The National Catholic Review
Dianne Bergant
Ascension of the Lord (A), May 5, 2005
“Why are you standing there looking at the sky?” (Acts 1:11)

The meaning of the feast of the Ascension is found outside human history, but its implications touch the lives of all believers. We might wonder just what really happened on that Ascension Day. Was Jesus actually lifted up? And if so, where did his body go? The space travel that this generation knows so well underscores the ambiguity of such questions. Both the first reading and the Gospel give a few descriptive details of the event, but it is the reading from Ephesians that tells us what Jesus’ ascension signifies.

 

On the feast of the Ascension we turn our attention away from the early life of Jesus and stand in awe of the exaltation he enjoys at the right hand of God. Both his ascending and his placement at God’s right hand are metaphors that attempt to capture some aspect of the mystery we celebrate today. Jesus, this man who lived among us, who was put to death because of his integrity as the Messiah of God, has been exalted by God. Metaphorical language describes this exaltation in terms of Jesus enjoying the place of honor in God’s presence. His being lifted up is another metaphorical way of speaking. It characterizes his transition from existence on earth (even resurrected existence) to existence with God.

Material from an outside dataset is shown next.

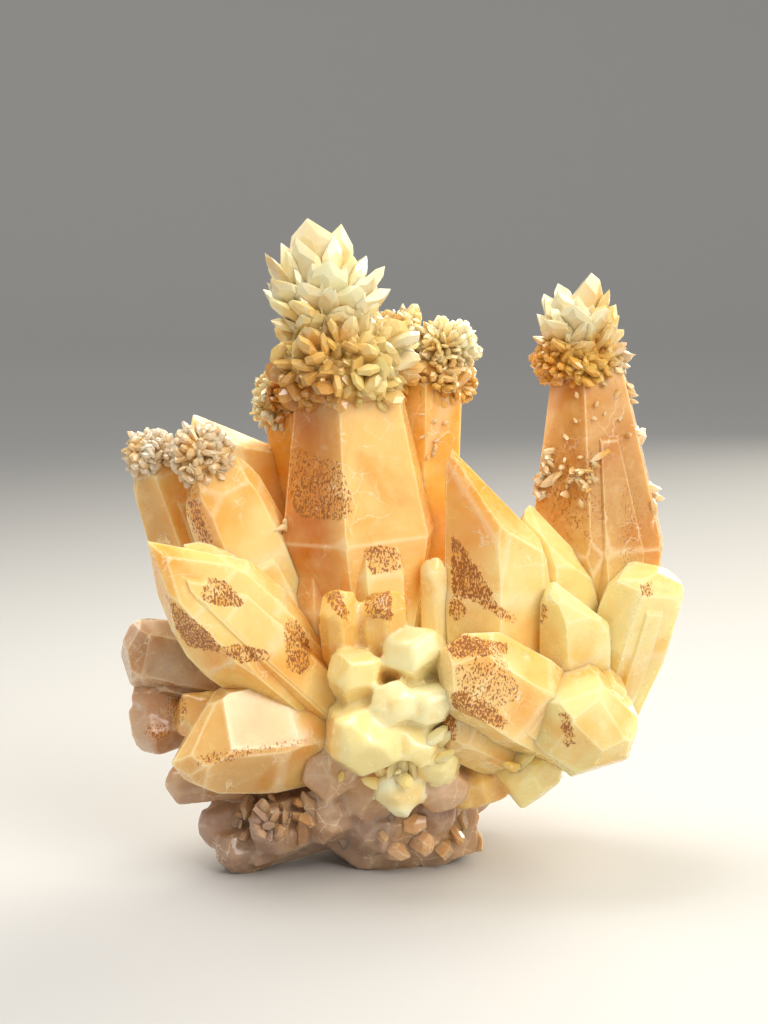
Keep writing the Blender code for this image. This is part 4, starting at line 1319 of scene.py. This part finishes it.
smallCrystals = [
    dict(
        root=(-10, -6, 40), tip=(-11.4, -18.5, 61.0), width=8.0, depth=7, roll=10, point=38, tone="honey",
        rust=[
            dict(
                outline=[(-9.0, 52.0), (-7.8, 48.8), (-12.0, 52.4),
                         (-14.6, 56.0), (-11.0, 58.6), (-8.6, 58.6)],
                strength=1.0, fade=0.4,
            ),
        ],
    ),
    dict(
        root=(-1.5, -6, 40), tip=(-2.4, -18, 60.6), width=9.2, depth=7.5, point=42, tone="honey",
        rust=[
            dict(
                outline=[(-0.6, 54.0), (-1.0, 57.8), (-6.2, 54.8), (-5.8, 51.2), (-0.6, 50.2)],
                strength=0.95, fade=0.5,
            ),
        ],
    ),
    dict(root=(-6, -5, 35), tip=(-8.6, -21, 47.0), width=10.6, depth=9, roll=25, point=52, tone="straw"),
    dict(root=(6, -3, 40), tip=(3.0, -21, 50.5), width=12, depth=9, roll=5, point=60, tone="milk"),
    dict(
        root=(3, -5, 34), tip=(-0.8, -25, 40.0), width=9.2, depth=8.4, roll=12, point=62, facets=6,
        tone="milk",
    ),
    dict(
        root=(8, -4, 36), tip=(6.2, -25, 38.6), width=9.0, depth=8.2, roll=20, point=64, facets=6,
        tone="milk",
    ),
    dict(root=(9, -2, 42), tip=(7.6, -10, 66.0), width=6.4, depth=5, point=34, tone="milk"),
    dict(
        root=(-8, -3, 31), tip=(-5.2, -28, 31.0), width=13.4, depth=12.8, roll=8, point=70, facets=6,
        shoulder=2.0, tone="cream", shaves=(18, 1.1), companions=0,
    ),
    dict(root=(5, -3, 28), tip=(3.2, -23, 30.0), width=9.4, depth=8, roll=30, point=60, tone="cream"),
    dict(
        root=(8, -3, 27), tip=(8.6, -20, 24.6), width=8.4, depth=8, roll=10, point=62, facets=6,
        tone="cream",
    ),
    dict(root=(3, 0, 22), tip=(0.2, -19, 18.6), width=10.4, depth=9, point=64, facets=6, tone="white"),
    dict(
        root=(8, 0, 22), tip=(9.6, -16, 18.0), width=10.6, depth=9.4, roll=15, point=68, facets=6,
        tone="pink",
    ),
    dict(root=(15, 0, 24), tip=(18.6, -11, 15.5), width=9.8, depth=8.6, roll=6, point=58, tone="tan"),
    dict(root=(21, -2, 27), tip=(29.4, -16, 18.8), width=11.4, depth=10, roll=18, point=56, tone="cream"),
    dict(root=(-14, -2, 24), tip=(-12.0, -17, 22.0), width=12, depth=9.6, roll=11, point=62, tone="pink"),
    dict(
        root=(-37, 9, 31), tip=(-53.4, 0, 26.5), width=11.0, depth=10, roll=4, point=60, tone="pink",
        rust=[
            dict(at=(-48, 27), size=(3, 2), strength=0.6),
        ],
    ),
    dict(root=(-36, 8, 34), tip=(-53.6, 1, 34.0), width=8.6, depth=8, roll=14, point=56, tone="pink"),
    dict(
        root=(-32, 4, 30), tip=(-43.0, -6, 32.0), width=9.6, depth=9, point=64, tone="tan",
        rust=[
            dict(at=(-44, 32), size=(2.4, 3.4), strength=0.7),
        ],
    ),
    dict(
        root=(-16, 2, 20), tip=(-47.0, -8, 17.8), width=8.6, depth=8, roll=6, point=60, facets=6,
        tone="pink",
    ),
    dict(
        root=(-10, 5, 14), tip=(-40.6, -4, 7.4), width=8.8, depth=8, roll=16, point=60, facets=6,
        tone="mauve",
    ),
    dict(
        root=(-6, 5, 10), tip=(-36.6, -8, 2.8), width=9.6, depth=9, roll=2, point=62, facets=6,
        tone="mauve",
    ),
    dict(root=(-6, 2, 15), tip=(-29.0, -13, 9.0), width=11.0, depth=9.6, roll=9, point=54, tone="mauve"),
    dict(root=(-3, 4, 13), tip=(-18.0, -13, 12.4), width=11.0, depth=10, roll=20, point=60, tone="mauve"),
    dict(
        root=(0, 5, 12), tip=(-6.6, -11, 7.6), width=10.4, depth=9, roll=4, point=62, facets=6,
        tone="mauve",
    ),
    dict(root=(4, 6, 13), tip=(9.4, -8, 10.0), width=10.0, depth=9, roll=14, point=60, tone="mauve"),
    dict(root=(-30, 10, 28), tip=(-46.0, 22, 30.0), width=13, depth=12, roll=9, point=54, tone="tan"),
    dict(root=(-12, 14, 22), tip=(-19.0, 34, 24.0), width=14, depth=13, roll=3, point=56, tone="straw"),
    dict(root=(24, 10, 26), tip=(33.0, 28, 23.0), width=13, depth=12, roll=12, point=56, tone="straw"),
    dict(root=(36, 8, 33), tip=(51.0, 19, 36.0), width=13, depth=11, point=54, tone="lemon"),
    dict(root=(6, 12, 14), tip=(20.0, 24, 8.0), width=11, depth=10, roll=5, point=58, tone="pink"),
    dict(root=(-4, 12, 12), tip=(-13.0, 26, 7.6), width=11, depth=10, roll=25, point=58, tone="pink"),
]
habitKeys = ("root", "tip", "width", "depth", "roll", "point", "facets", "shoulder")
footLumps = [
    dict(centre=(-2, 5, 31), radii=(36, 16, 12), seed=3, crust=150),
    dict(centre=(24, 3, 33), radii=(19, 13, 10), seed=5, crust=80),
    dict(centre=(-3, 6, 19), radii=(18, 13, 10), seed=8, crust=90),
    dict(centre=(-1, 4, 8), radii=(14, 12.5, 11.5), seed=11, crust=80),
]
restFace = (Vector((0, 0, 0)), Vector((0, 0, -1)))
skinLook = dict(voxel=0.62, rounds=3, sole=0.35, shadeAngle=35)
crustLook = dict(
    kinds=("stub", "tablet", "chisel", "dagger"), length=(5.0, 10.0), width=(2.4, 5.4), wander=0.5,
    sunk=0.42, flat=0.75,
)


def rockTones(place):
    low = blendTones(tones["mauve"], tones["pink"], smooth(place.x, -20, 6))
    colour = blendTones(low, tones["tan"], smooth(place.z, 12, 32))
    if place.y > 10 or place.x > 20:
        colour = blendTones(tones["pink"], tones["straw"], smooth(place.z, 12, 32))
    # painted shade: darker towards the bottom, where the stone meets the floor
    colour = blendTones(colour, tones["umber"], 0.4 * (1 - smooth(place.z, 1, 8)))
    return colour, blendTones(colour, tones["sand"], 0.12)


def companionHabit(habit, chance):
    # a thinner crystal from the same root that leans away a little
    root, tip = Vector(habit["root"]), Vector(habit["tip"])
    axis = (tip - root).normalized()
    side, front = square(axis)
    turn = chance.uniform(0, 2 * math.pi)
    outward = side * math.cos(turn) + front * math.sin(turn)
    share = chance.uniform(*companionLook["width"])
    length = (tip - root).length * chance.uniform(*companionLook["reach"])
    tip = root + axis * length + outward * habit["width"] * chance.uniform(*companionLook["lean"])
    return dict(
        root=tuple(root), tip=tuple(tip), width=habit["width"] * share, depth=habit["depth"] * share,
        roll=chance.uniform(*companionLook["roll"]), taper=chance.uniform(*companionLook["taper"]),
        point=chance.uniform(*companionLook["point"]), facets=chance.choice(companionLook["facets"]),
    )


def skinOver(blocks):
    # joins the blocks under one closed skin, its edges worn round and its sole flat
    skin = joinPieces("skin", blocks)
    applyModifier(skin, "REMESH", mode="VOXEL", voxel_size=skinLook["voxel"] * mm)
    applyModifier(skin, "SMOOTH", factor=0.5, iterations=skinLook["rounds"])
    for vert in skin.data.vertices:
        vert.co.z = 0.0 if vert.co.z < skinLook["sole"] * mm else vert.co.z
    return skin


def baseTone(place, owner):
    if owner >= len(smallCrystals):
        return rockTones(place)[0]
    # painted light: the painted glow lightens the middle of the front towards milk
    colour = blendTones(tones[smallCrystals[owner]["tone"]], tones["milk"], 0.35 * paintedGlow(place))
    # painted shade: darkened towards mauve on the lower left
    colour = blendTones(colour, tones["mauve"], 0.35 * paintedShade(place))
    # painted shade: darker towards the bottom, where the stone meets the floor
    return blendTones(colour, tones["umber"], 0.35 * (1 - smooth(place.z, 1, 8)))


def makeBase():
    blocks, bodies, owners = [], [], []
    for k, crystal in enumerate(smallCrystals):
        chance = random.Random(k + 40)
        habit = {key: crystal[key] for key in habitKeys if key in crystal}
        habits = [habit] + [companionHabit(habit, chance) for n in range(crystal.get("companions", 2))]
        for habit in habits:
            shaves, depth = crystal.get("shaves", (6, 0.9))
            block, faces = cleaveCrystal(f"small{len(blocks)}", habit, shaves, depth, [restFace], 64)
            blocks.append(block)
            bodies.append(faces)
            owners.append(k)
    for k, size in enumerate(footLumps):
        faces = lumpFaces(size["centre"], size["radii"], size["seed"], 14) + [restFace]
        block = cleaveBlock(f"footLump{k}", size["centre"], max(size["radii"]) * 1.4, faces)
        bpy.ops.object.mode_set(mode="OBJECT")
        refine(block, 3)
        wave(block, 0.5, 3.0)
        blocks.append(block)
        bodies.append(faces)
        owners.append(len(smallCrystals))
    skin = skinOver(blocks)
    nearest = writeRim(skin.data, bodies)
    spots = zip(meshArrays(skin.data), nearest)
    paintTint(skin.data, [baseTone(Vector(place), owners[body]) for place, body in spots])
    writeRust(skin.data, [patch for crystal in smallCrystals for patch in crystal.get("rust", [])])
    shadeFacets(skin, skinLook["shadeAngle"])
    parts = [skin]
    chance = random.Random(3)
    for size in footLumps:
        for normal in spread(size["crust"], chance):
            surface = onLump(size, normal)
            way = leanFrom(normal, chance, crustLook["wander"])
            length, width = chance.uniform(*crustLook["length"]), chance.uniform(*crustLook["width"])
            if (surface + way * length * 0.5).z < width * 0.6:
                continue
            parts.append(scatterLeaf(crustLook, surface, way, length, width, rockTones(surface), chance))
    piece = joinPieces("baseCluster", parts)
    finishPiece(piece, "root", slotOf["root"], "base_cluster")
    return piece


base = makeBase()
print("base done", len(base.data.polygons))


# Crystallites that sit on the columns, found by a ray from the side they are seen from

sprinkles = [
    dict(on="base_cluster", name="frontJumble", finish="root", clusters=[
        dict(at=(9, 26), size=(4, 5), count=7, width=(2.0, 3.8)),
        dict(at=(-1, 20), size=(7, 3), count=8, width=(1.6, 3.2)),
        dict(at=(-24, 11), size=(12, 5), count=24, width=(1.6, 3.8)),
        dict(at=(20, 22), size=(9, 5), count=6, width=(1.6, 3.0)),
        dict(at=(0, 22), size=(26, 14), count=60, width=(1.4, 3.4), behind=True),
    ]),
    dict(on="right_column", name="rightColumnPoints", clusters=[
        dict(at=(30, 79.5), size=(1.6, 4.5), count=26, width=(1.0, 2.2)),
        dict(at=(37, 79), size=(4.5, 5), count=24, width=(0.9, 1.9)),
        dict(at=(50, 90), size=(1.6, 8), count=14, width=(1.0, 2.0)),
        dict(at=(53, 77), size=(1.2, 10), count=14, width=(1.0, 1.8)),
        dict(at=(48, 97), size=(2.5, 4), count=16, width=(0.9, 1.8)),
        dict(at=(40, 92), size=(8, 10), count=12, width=(0.7, 1.3)),
        dict(at=(40, 84), size=(9, 14), count=40, width=(0.8, 1.8), behind=True),
    ]),
    dict(on="middle_column", name="middleColumnPoints", clusters=[
        dict(at=(-23.2, 80), size=(1.2, 5), count=12, width=(1.0, 1.9)),
        dict(at=(-22.6, 70), size=(1.2, 9), count=20, width=(1.2, 2.2)),
        dict(at=(-6, 74), size=(14, 18), count=34, width=(0.9, 1.8), behind=True),
    ]),
    dict(on="middle_right_column", name="middleRightColumnPoints", clusters=[
        dict(at=(8, 84), size=(5, 8), count=10, width=(0.7, 1.3)),
    ]),
]
pointLook = dict(
    kinds=("dagger", "petal", "chisel", "dagger"), slender=(1.9, 2.9), wander=0.6, sunk=0.4, flat=0.6,
    shades=(tones["tan"], (0.90, 0.80, 0.62)),
)


def frontTones(place):
    if place.y > 5 or place.x < -12 or place.z < 12:
        return rockTones(place)
    # painted light: the painted glow lightens the front crystallites towards milk
    colour = blendTones(tones["straw"], tones["milk"], paintedGlow(place))
    return colour, blendTones(colour, tones["cream"], 0.4)


def makeSprinkle(sprinkle):
    target = base if sprinkle["on"] == "base_cluster" else large[sprinkle["on"]]
    finish = sprinkle.get("finish", "druse")
    chance = random.Random(sprinkle["name"])
    rise = math.radians(cameraSettings["elevation"])
    parts = []
    for cluster in sprinkle["clusters"]:
        towards = Vector((0, math.cos(rise), -math.sin(rise)))
        if cluster.get("behind"):
            towards = Vector((0, -1, 0))
        for k in range(cluster["count"]):
            x = cluster["at"][0] + chance.gauss(0, 0.5) * cluster["size"][0]
            v = cluster["at"][1] + chance.gauss(0, 0.5) * cluster["size"][1]
            height = v if cluster.get("behind") else v / math.cos(rise)
            start = Vector((x, 0, height)) - towards * farAway
            hit, place, normal, index = target.ray_cast(start * mm, towards)
            if not hit:
                continue
            place = place / mm
            way = leanFrom(normal, chance, pointLook["wander"])
            width = chance.uniform(*cluster["width"])
            length = width * chance.uniform(*pointLook["slender"])
            pair = frontTones(place) if finish == "root" else pointLook["shades"]
            parts.append(scatterLeaf(pointLook, place, way, length, width, pair, chance))
    piece = joinPieces(sprinkle["name"], parts)
    finishPiece(piece, finish, slotOf[finish])


for sprinkle in sprinkles:
    makeSprinkle(sprinkle)
print("sprinkles done")

boxes = {"cad": cadBounds, "visual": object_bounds()}
{name: [list(corner) for corner in box] for name, box in boxes.items()}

The principalities, authorities, powers and dominions of which Ephesians speaks were probably celestial beings. Though we do not subscribe today to the same understanding of the cosmos, the underlying meaning of the passage remains the same: Jesus has been raised above all other beings, even those that others considered minor heavenly beings. Because he has conquered death, everything else is also under his feet. Since people believed that part of the essence of a person was captured in that person’s name, the very name of Jesus is now above all other names.

As mentioned earlier, while this is a feast celebrating Jesus, the readings indicate that his exaltation carries implications for our lives here on earth. In the first reading, Jesus’ followers are told not to stand looking up to heaven, preoccupied with what was in the past. Their attention is redirected to the future. This new direction is even clearer in the Gospel, where the Eleven are given a commission. With Jesus’ departure, it is their responsibility to continue the work that he began. They, and we, are told to make disciples of all the nations, to baptize and to teach. This is an awesome task. How is it to be accomplished without Jesus? Picking up a theme found in last Sunday’s Gospel, Jesus promises to be with them, and us, “always, until the end of the age.”

In the power of his Spirit, we can do it. We are not alone.

Dianne Bergant, C.S.A., is professor of biblical studies at Catholic Theological Union in Chicago.

Readings: 
Readings: Acts 1:1-11; Ps 47:2-3, 6-9; Eph 1:17-23; Mt 28:16-20
Prayer: 

•Are you convinced of Jesus’ continued presence in our midst?

•Do you call on the power of that presence in order to be faithful to Jesus’ commission?

•In what ways does your life manifest the presence of Jesus in our world?